脉冲聚焦超声辅助磁共振靶向纳米探针β淀粉样蛋白成像在阿尔茨海默病的精确定量研究

Alzheimer’s Disease (AD) is the 6th leading cause of death in aged population without an effective method to prevent，cure or even slow down the disease. Amyloidosis and neurodegeneration are hallmarks in AD. In spite of the recent failures of amyloid clearing drugs in AD，there still remains a need to understand the pathophysiology of brain Aβ deposition. In research settings，PET is increasingly used in humans to map Aβ deposits in AD. However，the Amyloid PET is limited by the low spatial resolution and partial volume effect from non-specific white matter bindings. it is unclear whether this modality will enable the routine detection of the earliest stages of Aβ deposits. Conversely，MRI has a much higher spatial resolution than PET and is superior for assessment of the whole brain. Aβ specific ligands with paramagnetic tags offered a promising solution with high sensitivity. We received USPIO-PEG-Aβ1-42 particles from NYU medical center，and combined with the application of pulsed focused ultrasound (FUS) associated with the intravenous injection of microbubbles is an efficient noninvasive way to disrupt the blood–brain barrier to deliver the MRI contrast. We will establish the best experimental conditions for the blood–brain barrier permeation and evaluate the duration of the window in which the mouse brain remains open using Gadolinium-based paramagnetic MRI agent. We hypothesize that our FUS targeting approach based on MRI-tagged nano-probes will map Aβ plaques with high sensitivity and specificity and enable its use for the detection of AD pathology, comparable with the immunolabeled tissue sections. These experiments will provide critical data to help establish MRI as an alternative tool to effectively monitor the amyloidosis.

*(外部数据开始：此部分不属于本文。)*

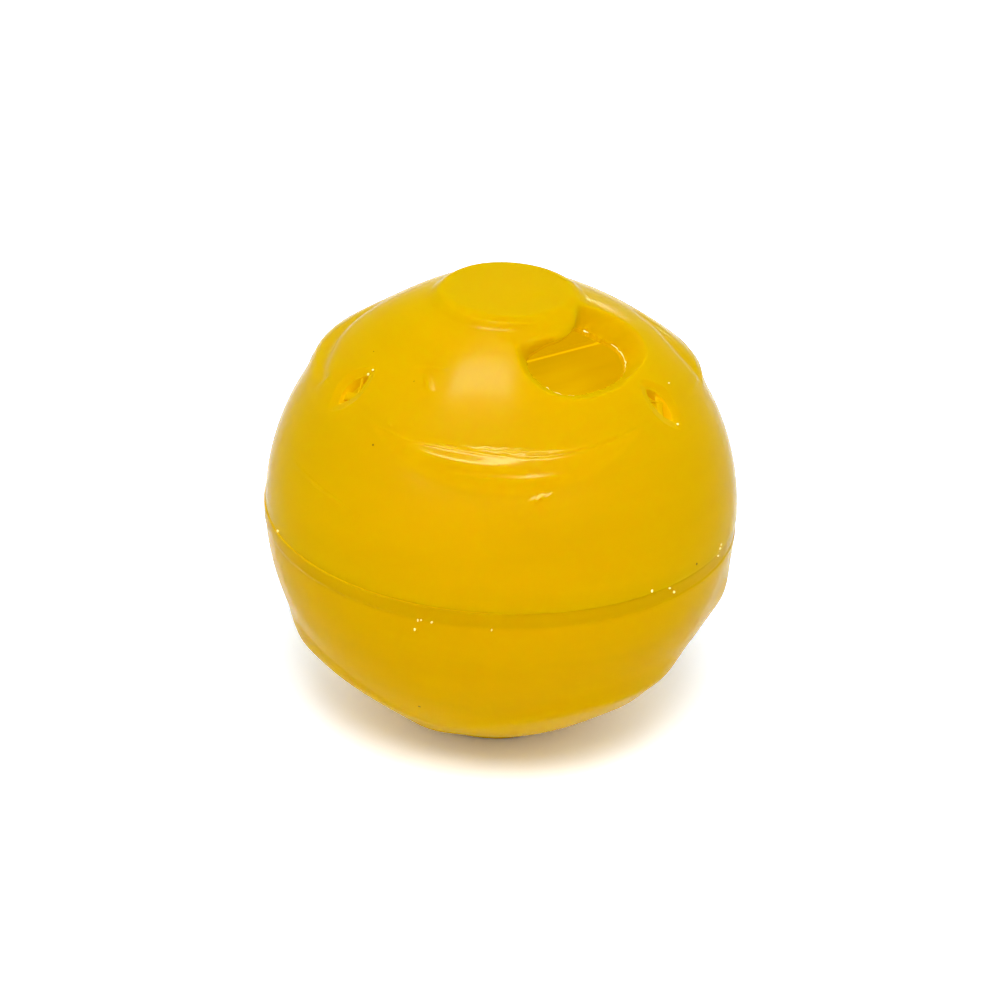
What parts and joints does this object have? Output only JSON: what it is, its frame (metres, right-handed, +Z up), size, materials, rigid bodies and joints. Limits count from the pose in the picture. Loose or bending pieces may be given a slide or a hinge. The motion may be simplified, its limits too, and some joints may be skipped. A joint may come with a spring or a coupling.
{
  "type": "treat dispensing ball",
  "caption": "Hollow two-part rolling ball with raised pads, slots, an oval treat mouth and an inner maze, which twists open for filling.",
  "frame": {"origin": "middle of the foot's flat face, on the surface that the ball stands on", "axes": "+Z up through the top disc; -Y towards the treat mouth, square to the baffle"},
  "size_m": [0.1278, 0.1278, 0.1261],
  "materials": {
    "upper_shell": "glossy translucent soft plastic, golden yellow",
    "lower_shell": "glossy translucent soft plastic, golden yellow",
    "maze": "satin translucent plastic, golden yellow"
  },
  "bodies": {
    "lower_half": {"lower_shell": "lower_shell", "maze_floor": "maze", "baffle_wall": "maze"},
    "upper_half": {"upper_shell": "upper_shell"}
  },
  "joints": [
    {"name": "twist_lock", "type": "hinge", "parent": "lower_half", "child": "upper_half", "pos_m": [0, 0, 0.0648], "axis": [0, 0, 1], "range_deg": [0, 24]}
  ]
}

阿尔茨海默病（AD）是社会老龄化面临的严重问题，是老年人第六大死亡原因。研究发现脑内β淀粉样蛋白（Aβ）斑块是AD标志性病理改变和治疗研究靶区之一。目前AD特异性诊断和早期干预效果的影像学依据主要依赖正电子发射断层扫描Aβ成像，但是该检查方法空间分辨率和检测精细程度低，价格昂贵，限制了临床应用。磁共振技术具有良好空间分辨率，磁共振靶向纳米探针使该技术应用达到分子水平，但是MRI纳米探针不能有效透过血脑屏障。本研究采用脉冲聚焦超声与微气泡技术，提高动物模型血脑屏障的通透性，利用新型Aβ特异性标记的纳米探针对Aβ斑块进行特异性显像，对照免疫组化结果，定量分析该特异性纳米探针在动物模型中检测Aβ斑块的准确性，为AD早期诊断及新疗法的治疗效果评估提供理论依据。

阿尔茨海默病（AD）是社会老龄化面临的严重问题，是老年人第六大死亡原因。研究发现 脑内β淀粉样蛋白（Aβ）斑块是AD标志性病理改变和治疗研究靶区之一。目前AD特异性诊断和早期干预效果的影像学依据主要依赖正电子发射断层扫描Aβ成像，但是该检查方法空间分辨率和检测精细程度低，价格昂贵，限制了临床应用。磁共振技术具有良好空间分辨率，磁共振靶向纳米探针使该技术应用达到分子水平，但是MRI纳米探针不能有效透过血脑屏障。本研究采用脉冲聚焦超声技术，提高动物模型血脑屏障的通透性，利用新型Aβ特异性标记的纳米探针对Aβ斑块进行特异性显像，对照免疫组化结果，定量分析该特异性纳米探针在动物模型中检测Aβ斑块的准确性。.本研究建立了性能稳定的超声刺激系统，设计合适的换能器及准直系统适用于小鼠大脑进行聚焦超声刺激，通过脑电信号检测，验证了超声刺激对脑功能的影响。通过对照聚焦超声和聚焦超声联合微泡对小鼠血脑屏障的影响，发现仅依靠一定强度的超声也能够产生与文献中聚焦超声联合微泡对血脑屏障的影响效果，减少了聚焦超声的应用限制。研究证实USPIO-PEG-Aβ1-42 纳米探针对AD小鼠Aβ斑块的结合能力，为纳米探针对AD的检测应用提供了理论依据。.